I backtracked out to US 395 again and headed south 4 more miles to the turnoff for Convict Lake. Going onto the lake, I saw it was nestled at the foot of large rock cliffs rising to towering peaks. The most interesting thing about Convict Lake is how it was named. In 1871, 29 convicts staged a bloody prison escape at Carson City, NV. Six convicts headed south,  pursued by a posse. The convicts were spotted at Monte Diablo Creek, now named Convict Creek. The posse engaged them in a ferocious gun battle which wounded one convict and killed one of the posse. Of the six convicts, 2 were caught in south Nevada, the wounded 18-year-old convict was caught at Pine Creek, and they caught 2 more near Bishop. One convict was never caught or heard of again. They put the two convicts who were caught last, and  the wounded 18-year-old in a wagon and sent them back to Carson City. Along the way a group of vigilantes stopped the wagon, had a mock trial, and then hanged the 2 older convicts.  They spared the life of the wounded 18-year-old.  The lake were the initial gun battle took place was re-named Convict Lake.

Convict Lake

Next site on my list was a canyon called McGee Creek Canyon. I initially wanted to go there because it is supposed to be a great place for wildflowers, but it was too early for wildflowers this year.
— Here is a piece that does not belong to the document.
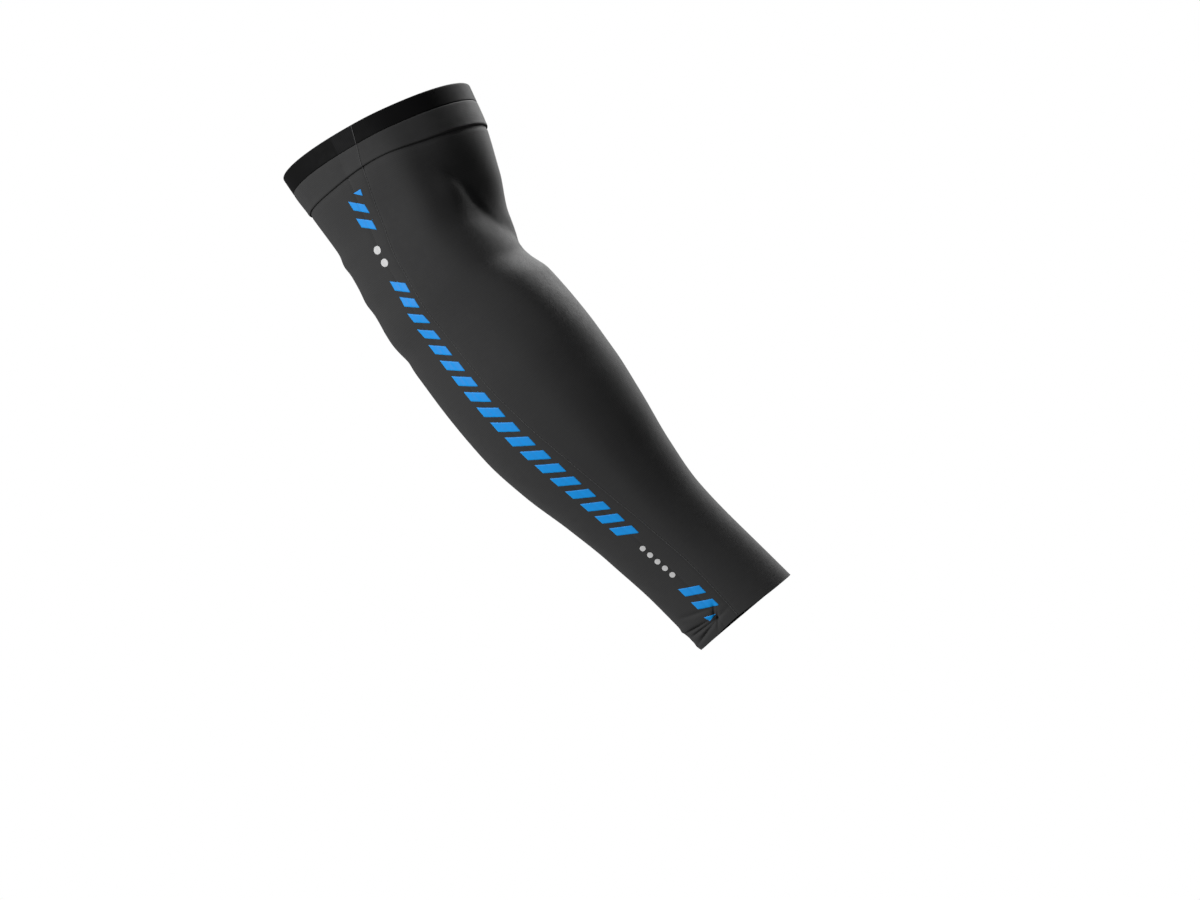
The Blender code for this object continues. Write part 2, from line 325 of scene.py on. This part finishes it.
def grid_mesh(name, points, maps, wrap=(False, False), capped=False):
    """A mesh of one grid of points, or of several at once. Each face takes a point, the one below
    it, the one below and beyond, and the one beyond, so that rows down and columns towards the
    front face outwards. A capped tube gets one face at each end."""
    points = points.reshape((-1,) + points.shape[-3:])
    grids, rows, columns = points.shape[:3]
    last = (rows - 1 + wrap[0], columns - 1 + wrap[1])
    grid, row, column = np.meshgrid(np.arange(grids), *map(np.arange, last), indexing="ij")
    steps = ((0, 0), (1, 0), (1, 1), (0, 1))
    corners = [
        (grid * rows + (row + a) % rows) * columns + (column + b) % columns for a, b in steps
    ]
    faces = np.stack(corners, axis=-1).reshape(-1, 4).tolist()
    if capped:
        ring = list(range(columns))
        faces += [ring, [columns * (rows - 1) + point for point in ring[::-1]]]
    mesh = bpy.data.meshes.new(name)
    mesh.from_pydata(points.reshape(-1, 3).tolist(), [], faces)
    for map_name, values in maps.items():
        values = values.reshape((-1,) + values.shape[-3:])
        spread = [values[grid, row + a, column + b] for a, b in steps]
        spread = np.stack(spread, axis=-2).reshape(-1, 2)
        spread = np.concatenate([spread, np.zeros((len(mesh.loops) - len(spread), 2))])
        layer = mesh.uv_layers.new(name=map_name)
        layer.data.foreach_set("uv", spread.astype(np.float32).ravel())
    mesh.shade_smooth()
    piece = bpy.data.objects.new(name, mesh)
    bpy.context.collection.objects.link(piece)
    return piece


def cut_map(place, points, middle):
    """Where each point lies on the flat cloth, in metres: its distance round from the middle
    column, and its distance from the top edge."""
    steps = np.linalg.norm(np.diff(points, axis=1), axis=-1)
    around = np.concatenate([np.zeros_like(steps[:, :1]), np.cumsum(steps, axis=1)], axis=1)
    around = around - around[:, middle : middle + 1]
    return np.stack([around, np.broadcast_to(place, around.shape)], axis=-1)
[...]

It turned out to be a very nice hike with a gentle incline that takes you to the edge of the John Muir Wilderness in short time. The great view of the mtns. surrounding the trail helped make up for the lack of many flowers.

McGee Creek Canyon

A beautiful spring like day ( in mid June ) hiking in a high country canyon

This was as far south I wanted to travel from June Lake so I drove south to Bishop CA to my next base camp, at Highlands RV Park.